## Directions for this task
Locate every line in the records below that holds the word "from" and return each one.

## Supplied entries
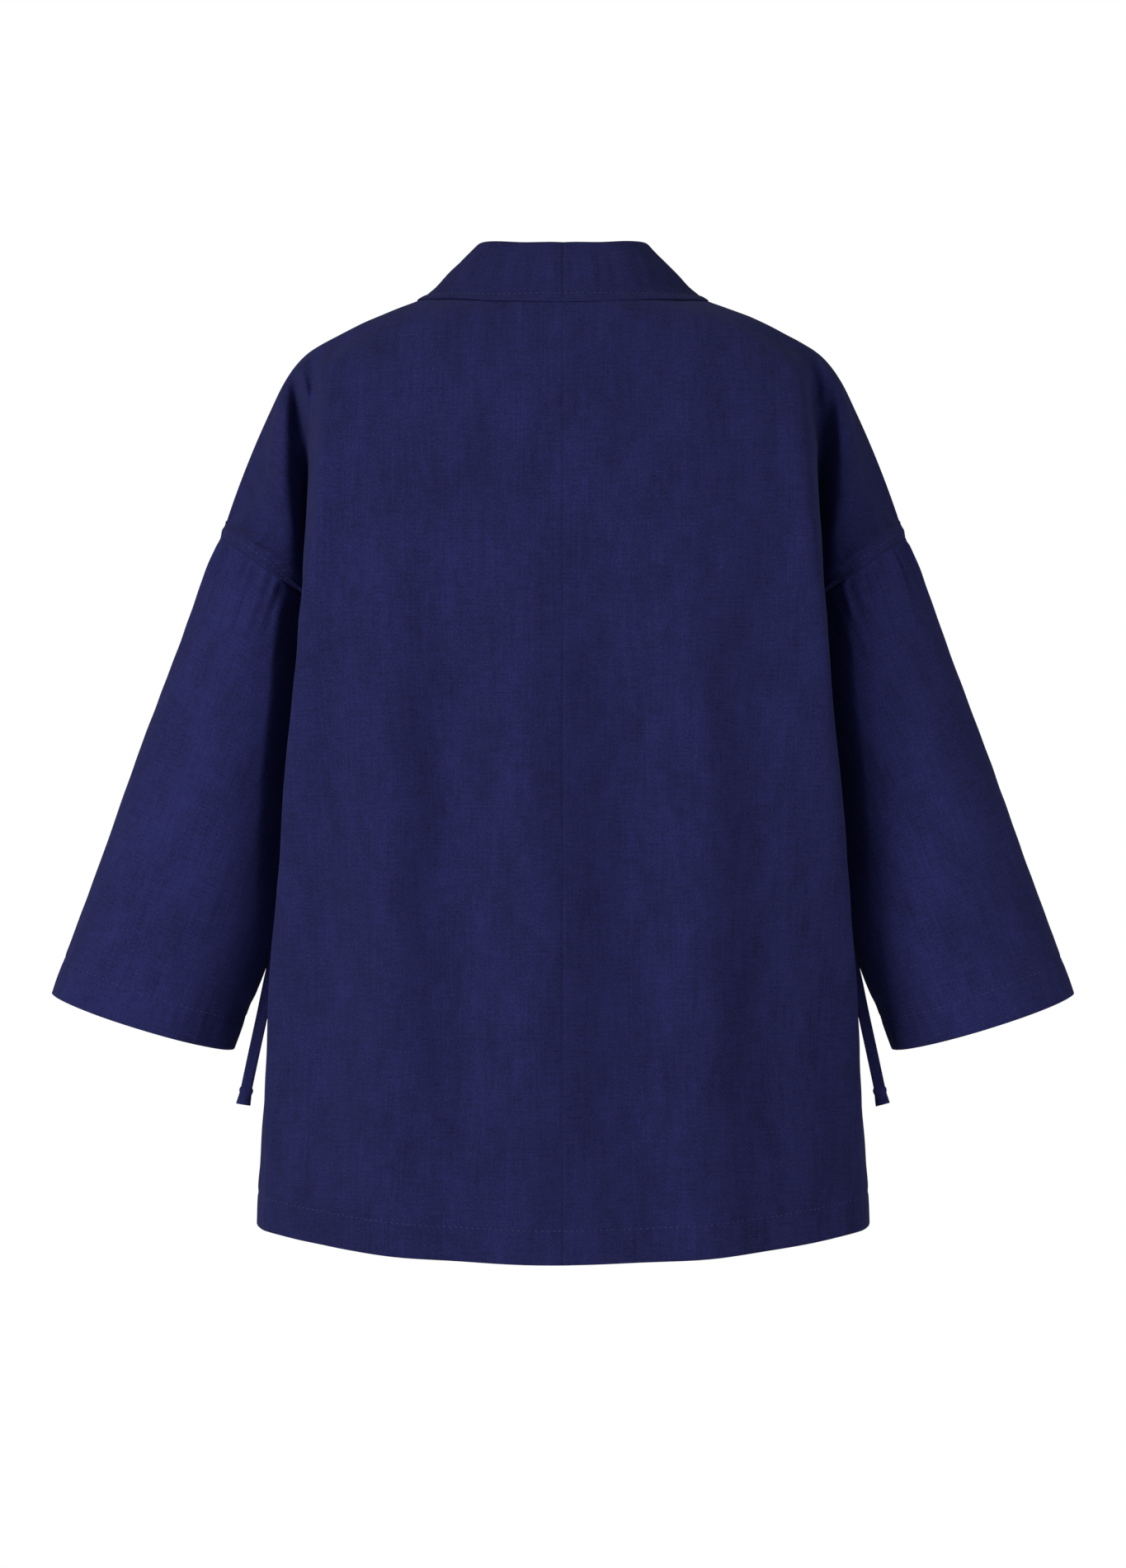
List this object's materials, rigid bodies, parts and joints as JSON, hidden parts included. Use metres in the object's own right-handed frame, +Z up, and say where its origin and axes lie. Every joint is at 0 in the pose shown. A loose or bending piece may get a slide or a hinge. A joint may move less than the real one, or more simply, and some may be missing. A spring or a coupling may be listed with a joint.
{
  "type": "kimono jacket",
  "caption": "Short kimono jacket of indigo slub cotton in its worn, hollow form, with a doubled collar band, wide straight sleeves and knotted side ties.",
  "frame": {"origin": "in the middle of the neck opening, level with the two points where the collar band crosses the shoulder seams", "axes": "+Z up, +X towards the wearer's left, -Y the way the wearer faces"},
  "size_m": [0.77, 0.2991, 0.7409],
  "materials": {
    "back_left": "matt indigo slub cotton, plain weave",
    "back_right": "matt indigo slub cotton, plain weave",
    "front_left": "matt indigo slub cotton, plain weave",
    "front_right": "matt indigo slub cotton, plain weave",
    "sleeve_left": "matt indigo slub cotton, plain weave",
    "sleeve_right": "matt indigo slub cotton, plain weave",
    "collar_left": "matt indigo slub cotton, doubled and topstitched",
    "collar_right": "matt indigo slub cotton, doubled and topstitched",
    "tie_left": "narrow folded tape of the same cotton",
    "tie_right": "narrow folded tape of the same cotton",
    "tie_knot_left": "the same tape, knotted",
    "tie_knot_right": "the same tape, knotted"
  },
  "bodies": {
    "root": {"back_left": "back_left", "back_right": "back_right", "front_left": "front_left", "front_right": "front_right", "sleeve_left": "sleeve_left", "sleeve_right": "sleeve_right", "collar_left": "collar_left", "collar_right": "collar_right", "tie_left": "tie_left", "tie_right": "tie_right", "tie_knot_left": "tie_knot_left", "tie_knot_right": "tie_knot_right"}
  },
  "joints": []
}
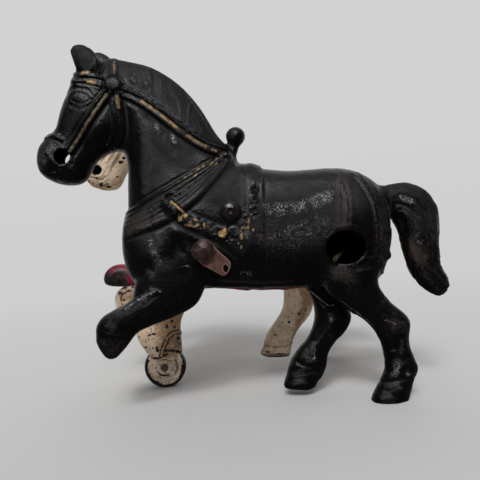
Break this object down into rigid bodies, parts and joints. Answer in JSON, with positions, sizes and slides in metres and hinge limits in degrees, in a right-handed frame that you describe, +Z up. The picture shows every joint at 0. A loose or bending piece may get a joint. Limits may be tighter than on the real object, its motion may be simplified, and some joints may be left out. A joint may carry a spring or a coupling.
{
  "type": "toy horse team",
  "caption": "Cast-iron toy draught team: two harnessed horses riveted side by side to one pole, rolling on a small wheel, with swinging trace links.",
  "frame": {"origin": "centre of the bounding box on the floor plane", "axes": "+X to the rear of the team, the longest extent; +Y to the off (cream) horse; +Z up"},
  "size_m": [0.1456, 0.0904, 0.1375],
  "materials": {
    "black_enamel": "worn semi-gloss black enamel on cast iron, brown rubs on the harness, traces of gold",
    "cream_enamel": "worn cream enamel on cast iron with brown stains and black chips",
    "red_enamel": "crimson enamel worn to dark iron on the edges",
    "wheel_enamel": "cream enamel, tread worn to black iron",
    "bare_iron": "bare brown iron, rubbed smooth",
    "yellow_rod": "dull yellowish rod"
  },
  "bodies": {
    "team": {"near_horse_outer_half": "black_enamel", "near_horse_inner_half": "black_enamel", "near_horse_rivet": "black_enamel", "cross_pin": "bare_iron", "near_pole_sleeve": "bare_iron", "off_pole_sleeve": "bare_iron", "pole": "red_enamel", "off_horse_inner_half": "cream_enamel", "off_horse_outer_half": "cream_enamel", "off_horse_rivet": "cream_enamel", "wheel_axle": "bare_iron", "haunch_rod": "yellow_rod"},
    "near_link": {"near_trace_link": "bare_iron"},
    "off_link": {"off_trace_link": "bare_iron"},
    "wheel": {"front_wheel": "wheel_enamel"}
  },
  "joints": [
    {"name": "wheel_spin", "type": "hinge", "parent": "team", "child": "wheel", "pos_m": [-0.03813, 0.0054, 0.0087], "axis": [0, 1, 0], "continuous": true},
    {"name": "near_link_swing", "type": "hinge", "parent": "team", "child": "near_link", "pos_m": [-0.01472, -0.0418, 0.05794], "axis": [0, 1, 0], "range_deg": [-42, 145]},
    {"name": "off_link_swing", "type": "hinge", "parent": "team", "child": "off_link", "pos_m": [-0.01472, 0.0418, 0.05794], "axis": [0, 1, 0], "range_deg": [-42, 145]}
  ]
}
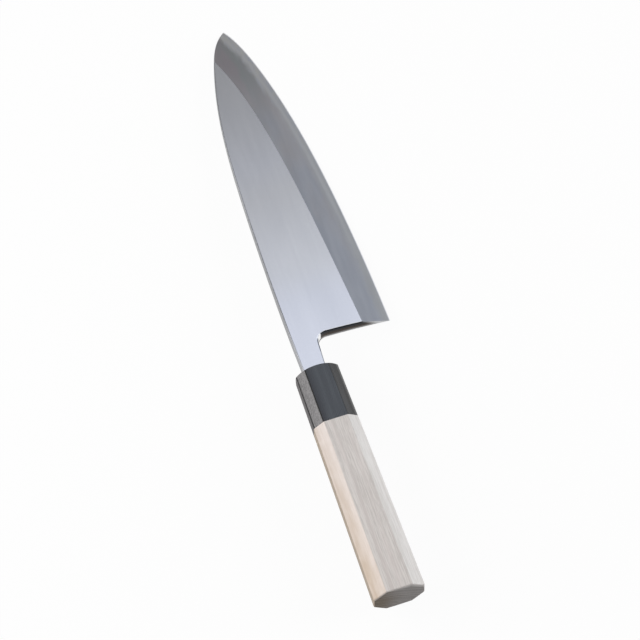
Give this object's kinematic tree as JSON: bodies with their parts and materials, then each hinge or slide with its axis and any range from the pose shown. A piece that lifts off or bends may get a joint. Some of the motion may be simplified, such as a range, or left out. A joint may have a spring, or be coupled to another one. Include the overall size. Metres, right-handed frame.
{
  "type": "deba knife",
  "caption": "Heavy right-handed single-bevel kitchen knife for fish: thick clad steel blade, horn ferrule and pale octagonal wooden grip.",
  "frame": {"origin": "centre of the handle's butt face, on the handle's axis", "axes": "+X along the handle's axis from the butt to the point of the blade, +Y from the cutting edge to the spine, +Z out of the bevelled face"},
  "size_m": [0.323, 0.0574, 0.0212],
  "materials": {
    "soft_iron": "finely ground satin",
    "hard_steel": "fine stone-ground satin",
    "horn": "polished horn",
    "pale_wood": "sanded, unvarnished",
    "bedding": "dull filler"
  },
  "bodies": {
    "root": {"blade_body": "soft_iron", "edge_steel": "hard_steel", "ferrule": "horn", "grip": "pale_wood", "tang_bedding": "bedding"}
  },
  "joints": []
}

## Answer to the task
Give this object's kinematic tree as JSON: bodies with their parts and materials, then each hinge or slide with its axis and any range from the pose shown. A piece that lifts off or bends may get a joint. Some of the motion may be simplified, such as a range, or left out. A joint may have a spring, or be coupled to another one. Include the overall size. Metres, right-handed frame.
  "frame": {"origin": "centre of the handle's butt face, on the handle's axis", "axes": "+X along the handle's axis from the butt to the point of the blade, +Y from the cutting edge to the spine, +Z out of the bevelled face"},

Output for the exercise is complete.